In this paper, we establish an automatic inspection system to serve multiple bonding processes such as COG and FOG in LCD module manufacturing. A 12-point calibration method is developed to adaptively control the position and rotation of the carrier table and to alleviate the high requirement of assembly accuracy. This method can complete the alignment by taking images once, which calculates a homogeneous transformation matrix with nine pairs of points and determines the center of rotation with extra three pairs of points. In our experiments, the alignment error can be less than 0.05 mm.
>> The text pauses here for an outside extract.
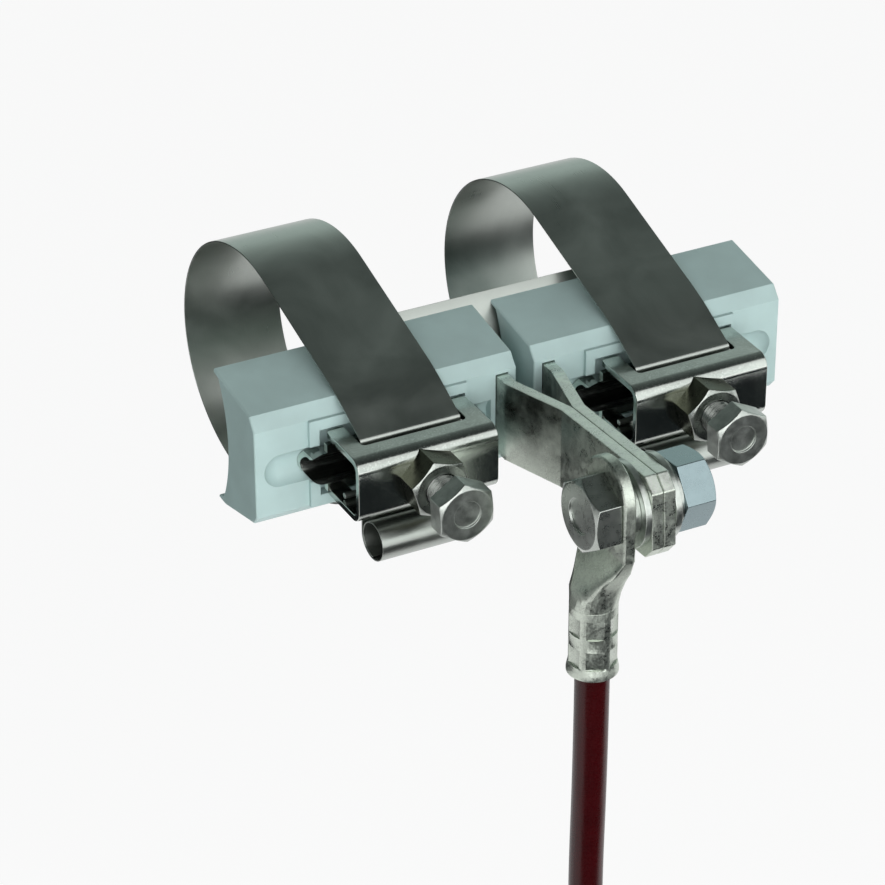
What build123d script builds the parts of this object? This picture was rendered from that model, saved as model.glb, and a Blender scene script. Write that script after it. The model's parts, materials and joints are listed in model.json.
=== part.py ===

This study also proposes an automatic particle detection method based on gray morphology which achieves a fast and robust inspection of the number of conductive particles trapped in bump areas of the anisotropic conductive film. Based on the observation that the central part of conductive particles is brighter than the neighbor region in grayscale under our DIC imaging model, we apply the gray dilation method to the whole image and subtract dilated image from the original input, from which the center regions of particles are stressed out. Our experiments have examined the effectiveness of this method, in which the precision rate is 93%, while the recall rate is 92.4%. As our proposed detection method depends on finding the difference between the central and peripheral regions of particles, the overlap of multiple particles may intervene in this difference, thus creating an obstacle to accurate segmentation. In the future, further research will be conducted to improve the representation of particles and segment those overlapped particles more accurately.